Copy exactly the lines from the one containing "post_screws();" to the one containing "depsgraph = bpy.context.evaluated_depsgraph_get()", both lines included, and nothing else.
>>>>
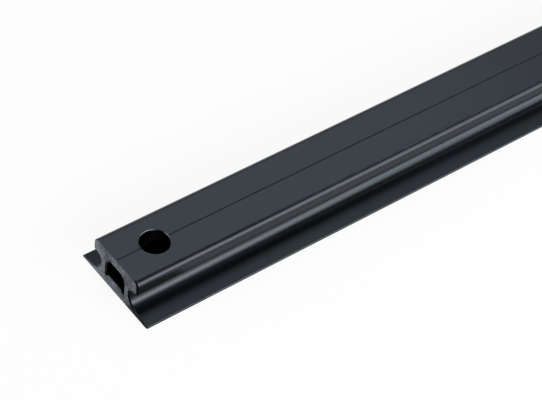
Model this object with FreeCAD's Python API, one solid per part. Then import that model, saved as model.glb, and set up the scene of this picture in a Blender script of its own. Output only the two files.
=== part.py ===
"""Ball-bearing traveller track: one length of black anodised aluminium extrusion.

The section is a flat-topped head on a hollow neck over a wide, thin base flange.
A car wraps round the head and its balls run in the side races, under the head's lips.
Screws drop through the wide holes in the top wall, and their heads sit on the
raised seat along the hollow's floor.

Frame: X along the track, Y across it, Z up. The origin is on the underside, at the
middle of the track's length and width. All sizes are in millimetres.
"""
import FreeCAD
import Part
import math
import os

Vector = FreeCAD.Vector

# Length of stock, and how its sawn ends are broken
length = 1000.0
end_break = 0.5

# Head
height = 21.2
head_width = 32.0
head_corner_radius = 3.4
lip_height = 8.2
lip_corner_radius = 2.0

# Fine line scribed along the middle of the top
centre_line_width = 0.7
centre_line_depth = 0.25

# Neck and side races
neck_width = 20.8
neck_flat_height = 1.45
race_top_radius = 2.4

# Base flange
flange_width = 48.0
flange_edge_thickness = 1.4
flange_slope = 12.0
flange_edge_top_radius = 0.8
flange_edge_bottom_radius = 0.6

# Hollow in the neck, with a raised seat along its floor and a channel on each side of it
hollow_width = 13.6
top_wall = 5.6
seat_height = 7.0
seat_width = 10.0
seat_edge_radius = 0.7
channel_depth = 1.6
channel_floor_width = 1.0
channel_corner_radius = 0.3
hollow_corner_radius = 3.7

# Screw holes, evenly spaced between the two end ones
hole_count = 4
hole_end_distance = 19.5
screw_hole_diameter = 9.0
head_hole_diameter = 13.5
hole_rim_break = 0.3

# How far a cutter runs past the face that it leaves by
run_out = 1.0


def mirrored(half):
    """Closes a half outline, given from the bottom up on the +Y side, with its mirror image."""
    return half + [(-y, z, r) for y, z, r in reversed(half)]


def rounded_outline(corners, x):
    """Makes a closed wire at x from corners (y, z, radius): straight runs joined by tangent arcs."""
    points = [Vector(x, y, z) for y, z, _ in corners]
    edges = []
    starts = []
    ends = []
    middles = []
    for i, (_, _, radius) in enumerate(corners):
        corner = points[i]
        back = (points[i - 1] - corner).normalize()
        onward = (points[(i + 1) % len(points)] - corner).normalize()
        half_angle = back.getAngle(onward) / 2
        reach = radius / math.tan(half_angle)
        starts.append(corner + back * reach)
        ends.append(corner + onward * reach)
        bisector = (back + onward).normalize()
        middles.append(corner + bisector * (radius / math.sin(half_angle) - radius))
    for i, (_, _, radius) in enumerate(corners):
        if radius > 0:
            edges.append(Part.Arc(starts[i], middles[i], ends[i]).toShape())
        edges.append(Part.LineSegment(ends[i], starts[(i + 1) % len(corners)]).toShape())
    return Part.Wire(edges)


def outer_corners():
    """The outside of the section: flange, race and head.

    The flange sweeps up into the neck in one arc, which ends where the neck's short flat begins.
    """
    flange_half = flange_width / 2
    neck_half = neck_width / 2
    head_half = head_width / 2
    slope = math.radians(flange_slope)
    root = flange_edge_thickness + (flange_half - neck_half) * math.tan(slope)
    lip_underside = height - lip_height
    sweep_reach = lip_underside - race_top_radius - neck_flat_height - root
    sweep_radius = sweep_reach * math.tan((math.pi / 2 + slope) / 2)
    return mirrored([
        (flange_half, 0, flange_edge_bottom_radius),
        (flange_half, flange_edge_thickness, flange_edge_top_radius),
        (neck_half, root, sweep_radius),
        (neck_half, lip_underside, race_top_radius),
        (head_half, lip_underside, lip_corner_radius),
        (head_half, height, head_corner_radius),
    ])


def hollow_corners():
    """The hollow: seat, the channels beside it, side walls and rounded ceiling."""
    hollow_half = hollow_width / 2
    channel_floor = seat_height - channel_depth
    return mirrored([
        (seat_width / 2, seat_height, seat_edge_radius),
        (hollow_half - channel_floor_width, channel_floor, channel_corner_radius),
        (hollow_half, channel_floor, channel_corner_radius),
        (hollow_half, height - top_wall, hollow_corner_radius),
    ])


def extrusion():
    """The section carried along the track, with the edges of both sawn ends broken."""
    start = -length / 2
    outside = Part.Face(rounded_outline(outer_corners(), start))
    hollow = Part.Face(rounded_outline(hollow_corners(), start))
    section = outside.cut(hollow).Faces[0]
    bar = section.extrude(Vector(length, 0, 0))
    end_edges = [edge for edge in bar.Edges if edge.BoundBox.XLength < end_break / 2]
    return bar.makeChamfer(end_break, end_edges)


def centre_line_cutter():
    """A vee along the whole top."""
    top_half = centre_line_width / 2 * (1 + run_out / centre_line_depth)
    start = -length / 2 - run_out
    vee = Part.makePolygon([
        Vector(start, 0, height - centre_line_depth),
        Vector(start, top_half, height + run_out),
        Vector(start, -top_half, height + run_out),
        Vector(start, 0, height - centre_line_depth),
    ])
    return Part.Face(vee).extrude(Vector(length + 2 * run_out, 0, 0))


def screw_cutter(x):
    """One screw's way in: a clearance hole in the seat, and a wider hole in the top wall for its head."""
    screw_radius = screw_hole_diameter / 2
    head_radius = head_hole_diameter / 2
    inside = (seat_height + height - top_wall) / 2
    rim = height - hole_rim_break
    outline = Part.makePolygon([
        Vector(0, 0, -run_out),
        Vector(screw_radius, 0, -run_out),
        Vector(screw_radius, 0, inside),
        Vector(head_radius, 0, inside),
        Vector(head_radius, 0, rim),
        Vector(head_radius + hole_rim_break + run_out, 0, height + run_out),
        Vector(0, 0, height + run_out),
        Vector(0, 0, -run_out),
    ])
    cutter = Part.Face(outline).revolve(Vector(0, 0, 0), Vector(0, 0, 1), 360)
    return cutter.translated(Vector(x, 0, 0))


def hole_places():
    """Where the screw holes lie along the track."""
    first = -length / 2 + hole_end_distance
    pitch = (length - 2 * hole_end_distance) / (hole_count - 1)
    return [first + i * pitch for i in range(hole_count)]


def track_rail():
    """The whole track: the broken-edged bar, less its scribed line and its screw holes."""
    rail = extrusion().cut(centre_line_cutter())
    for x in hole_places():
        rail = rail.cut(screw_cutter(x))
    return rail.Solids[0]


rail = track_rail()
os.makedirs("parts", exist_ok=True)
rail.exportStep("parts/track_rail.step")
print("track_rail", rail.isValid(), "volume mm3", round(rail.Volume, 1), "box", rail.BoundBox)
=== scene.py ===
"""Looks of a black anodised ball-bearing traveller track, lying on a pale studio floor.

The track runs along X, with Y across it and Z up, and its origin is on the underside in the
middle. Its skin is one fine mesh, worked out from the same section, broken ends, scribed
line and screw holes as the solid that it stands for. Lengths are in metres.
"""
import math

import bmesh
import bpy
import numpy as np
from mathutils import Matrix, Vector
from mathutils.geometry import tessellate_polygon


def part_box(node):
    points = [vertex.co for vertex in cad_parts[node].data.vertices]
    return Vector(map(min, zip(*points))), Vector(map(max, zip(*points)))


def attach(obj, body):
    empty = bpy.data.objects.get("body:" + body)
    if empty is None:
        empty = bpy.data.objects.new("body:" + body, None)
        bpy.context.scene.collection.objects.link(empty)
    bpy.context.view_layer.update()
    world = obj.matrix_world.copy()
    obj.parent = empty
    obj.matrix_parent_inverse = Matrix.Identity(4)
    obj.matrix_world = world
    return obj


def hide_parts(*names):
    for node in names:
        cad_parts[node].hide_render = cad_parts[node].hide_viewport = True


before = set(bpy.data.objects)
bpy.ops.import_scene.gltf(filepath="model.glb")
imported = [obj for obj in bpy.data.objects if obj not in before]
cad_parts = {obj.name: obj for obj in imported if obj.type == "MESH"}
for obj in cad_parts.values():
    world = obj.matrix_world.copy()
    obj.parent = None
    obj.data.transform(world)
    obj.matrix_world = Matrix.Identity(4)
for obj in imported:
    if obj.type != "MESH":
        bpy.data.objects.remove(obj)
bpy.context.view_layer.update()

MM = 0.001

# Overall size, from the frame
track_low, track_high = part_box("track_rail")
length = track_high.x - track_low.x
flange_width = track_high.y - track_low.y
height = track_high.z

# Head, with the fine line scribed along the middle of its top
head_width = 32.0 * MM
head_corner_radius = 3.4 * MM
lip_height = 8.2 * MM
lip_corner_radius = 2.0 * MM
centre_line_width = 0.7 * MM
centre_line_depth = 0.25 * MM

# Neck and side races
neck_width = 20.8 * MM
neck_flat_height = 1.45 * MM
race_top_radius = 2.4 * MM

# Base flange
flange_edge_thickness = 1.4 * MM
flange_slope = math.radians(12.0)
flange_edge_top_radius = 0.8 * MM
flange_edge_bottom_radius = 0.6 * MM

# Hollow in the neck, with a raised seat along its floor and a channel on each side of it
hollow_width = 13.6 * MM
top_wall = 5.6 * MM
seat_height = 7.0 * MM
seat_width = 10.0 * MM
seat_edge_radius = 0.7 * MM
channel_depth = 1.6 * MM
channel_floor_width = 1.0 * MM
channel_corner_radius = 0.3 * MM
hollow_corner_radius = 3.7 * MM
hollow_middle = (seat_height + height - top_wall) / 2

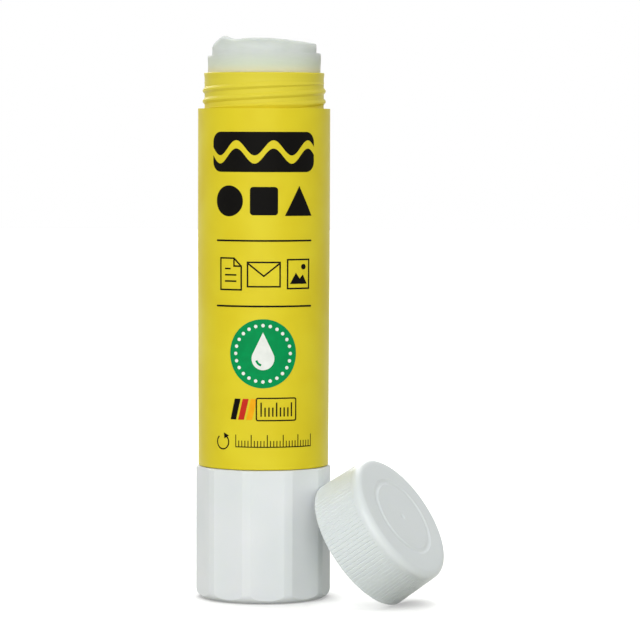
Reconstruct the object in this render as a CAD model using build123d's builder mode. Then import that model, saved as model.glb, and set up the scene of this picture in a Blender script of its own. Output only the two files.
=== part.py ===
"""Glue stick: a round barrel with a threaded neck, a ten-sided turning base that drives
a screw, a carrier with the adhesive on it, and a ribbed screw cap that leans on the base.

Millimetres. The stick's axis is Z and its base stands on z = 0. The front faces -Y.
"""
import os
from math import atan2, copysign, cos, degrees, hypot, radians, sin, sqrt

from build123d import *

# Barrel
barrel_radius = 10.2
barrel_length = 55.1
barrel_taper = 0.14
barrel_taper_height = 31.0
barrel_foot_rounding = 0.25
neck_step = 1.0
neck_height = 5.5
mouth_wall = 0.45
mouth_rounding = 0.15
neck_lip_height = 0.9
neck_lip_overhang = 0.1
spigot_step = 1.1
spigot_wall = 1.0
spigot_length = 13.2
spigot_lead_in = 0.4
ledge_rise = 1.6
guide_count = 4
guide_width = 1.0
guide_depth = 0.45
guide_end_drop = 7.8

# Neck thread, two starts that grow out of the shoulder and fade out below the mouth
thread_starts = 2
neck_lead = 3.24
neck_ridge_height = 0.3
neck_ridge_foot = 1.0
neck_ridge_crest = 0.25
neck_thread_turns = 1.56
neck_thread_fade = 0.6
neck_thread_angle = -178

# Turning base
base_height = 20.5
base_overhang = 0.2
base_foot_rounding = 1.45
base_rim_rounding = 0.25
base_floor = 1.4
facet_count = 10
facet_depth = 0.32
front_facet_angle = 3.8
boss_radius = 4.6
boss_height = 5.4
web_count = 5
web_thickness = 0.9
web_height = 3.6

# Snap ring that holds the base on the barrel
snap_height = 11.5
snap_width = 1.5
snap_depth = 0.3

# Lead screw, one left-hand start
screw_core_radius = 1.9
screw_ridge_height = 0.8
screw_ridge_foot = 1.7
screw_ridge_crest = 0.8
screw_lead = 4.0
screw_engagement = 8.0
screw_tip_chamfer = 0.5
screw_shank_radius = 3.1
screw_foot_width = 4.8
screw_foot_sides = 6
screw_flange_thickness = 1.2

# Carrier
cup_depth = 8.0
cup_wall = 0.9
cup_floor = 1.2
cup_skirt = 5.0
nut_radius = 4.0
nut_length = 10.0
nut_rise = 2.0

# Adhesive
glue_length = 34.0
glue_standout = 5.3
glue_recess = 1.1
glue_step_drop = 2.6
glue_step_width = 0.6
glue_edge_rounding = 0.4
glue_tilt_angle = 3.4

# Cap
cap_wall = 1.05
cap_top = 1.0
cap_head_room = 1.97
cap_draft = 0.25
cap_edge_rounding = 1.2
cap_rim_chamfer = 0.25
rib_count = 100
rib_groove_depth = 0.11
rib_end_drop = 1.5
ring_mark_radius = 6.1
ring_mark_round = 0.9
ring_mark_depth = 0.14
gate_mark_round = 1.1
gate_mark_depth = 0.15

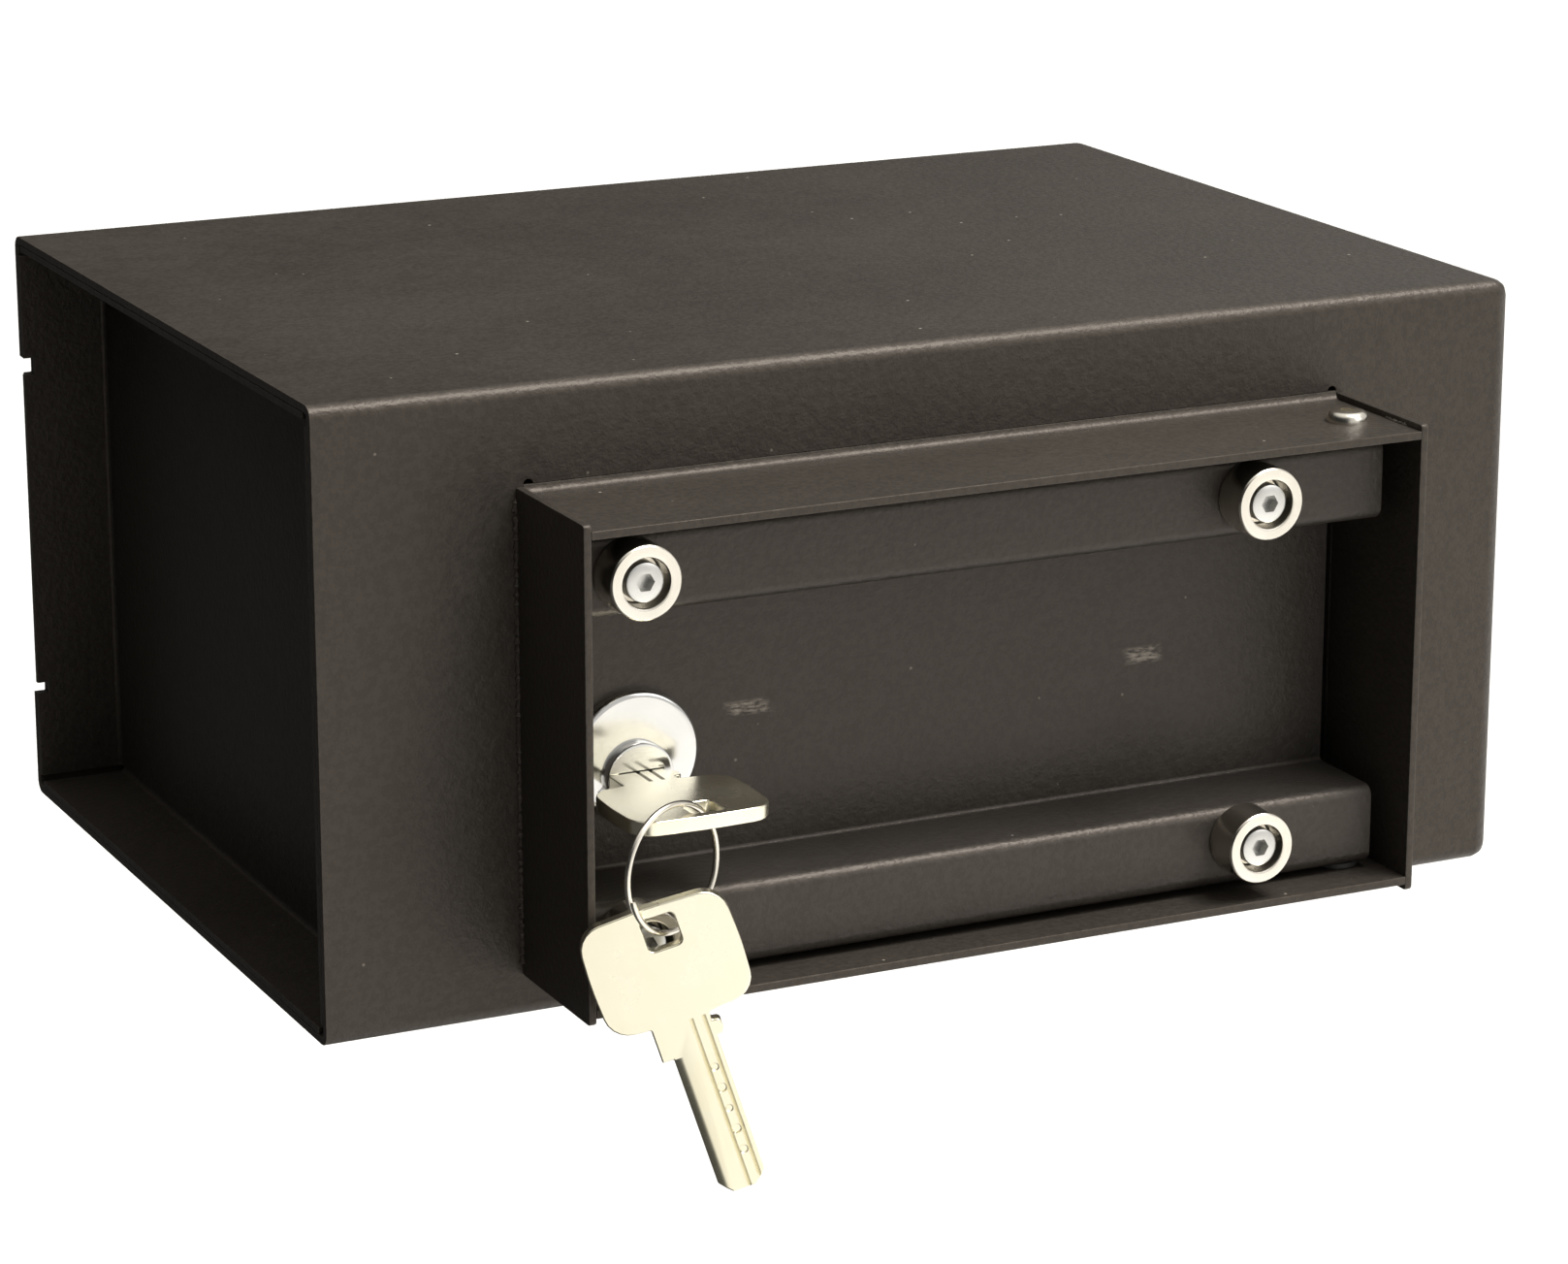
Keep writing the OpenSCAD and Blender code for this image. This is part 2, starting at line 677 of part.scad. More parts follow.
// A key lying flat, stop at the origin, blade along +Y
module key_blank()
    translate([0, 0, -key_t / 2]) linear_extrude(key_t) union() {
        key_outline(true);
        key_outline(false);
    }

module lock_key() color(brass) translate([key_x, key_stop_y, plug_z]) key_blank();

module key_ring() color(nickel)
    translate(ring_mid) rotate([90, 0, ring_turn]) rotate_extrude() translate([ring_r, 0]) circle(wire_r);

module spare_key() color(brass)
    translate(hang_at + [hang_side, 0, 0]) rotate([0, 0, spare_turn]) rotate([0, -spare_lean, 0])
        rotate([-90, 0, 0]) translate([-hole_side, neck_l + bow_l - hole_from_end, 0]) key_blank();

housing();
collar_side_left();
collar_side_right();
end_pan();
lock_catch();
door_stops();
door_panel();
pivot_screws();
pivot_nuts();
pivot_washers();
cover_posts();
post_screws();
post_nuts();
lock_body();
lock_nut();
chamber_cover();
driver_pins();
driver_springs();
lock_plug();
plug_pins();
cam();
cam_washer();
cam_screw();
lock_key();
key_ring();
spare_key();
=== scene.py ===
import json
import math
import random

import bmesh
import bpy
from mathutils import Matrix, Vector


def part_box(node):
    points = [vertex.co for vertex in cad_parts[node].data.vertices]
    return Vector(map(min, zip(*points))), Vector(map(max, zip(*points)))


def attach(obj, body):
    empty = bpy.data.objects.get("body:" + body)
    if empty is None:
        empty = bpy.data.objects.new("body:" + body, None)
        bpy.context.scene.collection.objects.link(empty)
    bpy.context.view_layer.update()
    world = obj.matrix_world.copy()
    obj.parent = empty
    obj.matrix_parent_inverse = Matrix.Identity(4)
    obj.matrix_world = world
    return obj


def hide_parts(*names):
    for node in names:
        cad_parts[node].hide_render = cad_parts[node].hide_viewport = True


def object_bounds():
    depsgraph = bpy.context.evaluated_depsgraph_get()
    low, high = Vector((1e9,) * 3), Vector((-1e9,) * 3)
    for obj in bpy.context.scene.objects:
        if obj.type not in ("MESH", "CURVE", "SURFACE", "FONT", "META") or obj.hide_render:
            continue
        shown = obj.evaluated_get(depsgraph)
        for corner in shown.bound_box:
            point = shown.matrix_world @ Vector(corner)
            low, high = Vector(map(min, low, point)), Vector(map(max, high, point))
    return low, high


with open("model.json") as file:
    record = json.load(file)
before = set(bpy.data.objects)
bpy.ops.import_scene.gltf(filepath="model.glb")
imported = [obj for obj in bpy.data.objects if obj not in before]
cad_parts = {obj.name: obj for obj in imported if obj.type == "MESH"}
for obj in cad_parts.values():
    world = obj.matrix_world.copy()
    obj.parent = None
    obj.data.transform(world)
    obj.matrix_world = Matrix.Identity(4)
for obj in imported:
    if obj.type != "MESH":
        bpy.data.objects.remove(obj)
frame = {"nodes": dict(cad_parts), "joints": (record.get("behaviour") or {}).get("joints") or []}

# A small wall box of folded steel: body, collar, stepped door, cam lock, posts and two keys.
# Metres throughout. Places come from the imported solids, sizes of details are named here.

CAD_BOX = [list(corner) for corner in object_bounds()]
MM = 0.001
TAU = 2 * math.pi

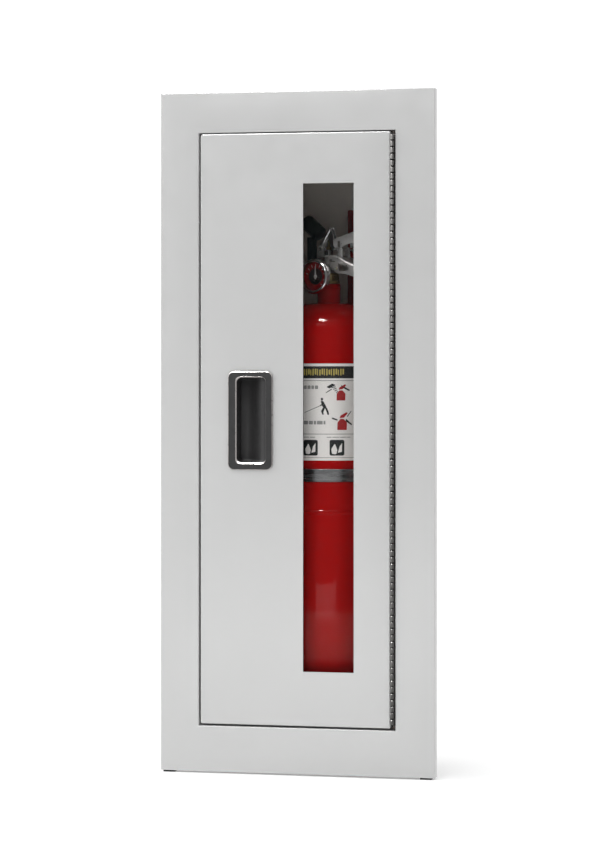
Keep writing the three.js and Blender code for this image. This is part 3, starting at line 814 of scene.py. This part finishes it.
<<<<
Solution to the problem:
post_screws();
post_nuts();
lock_body();
lock_nut();
chamber_cover();
driver_pins();
driver_springs();
lock_plug();
plug_pins();
cam();
cam_washer();
cam_screw();
lock_key();
key_ring();
spare_key();
=== scene.py ===
import json
import math
import random

import bmesh
import bpy
from mathutils import Matrix, Vector


def part_box(node):
    points = [vertex.co for vertex in cad_parts[node].data.vertices]
    return Vector(map(min, zip(*points))), Vector(map(max, zip(*points)))


def attach(obj, body):
    empty = bpy.data.objects.get("body:" + body)
    if empty is None:
        empty = bpy.data.objects.new("body:" + body, None)
        bpy.context.scene.collection.objects.link(empty)
    bpy.context.view_layer.update()
    world = obj.matrix_world.copy()
    obj.parent = empty
    obj.matrix_parent_inverse = Matrix.Identity(4)
    obj.matrix_world = world
    return obj


def hide_parts(*names):
    for node in names:
        cad_parts[node].hide_render = cad_parts[node].hide_viewport = True


def object_bounds():
    depsgraph = bpy.context.evaluated_depsgraph_get()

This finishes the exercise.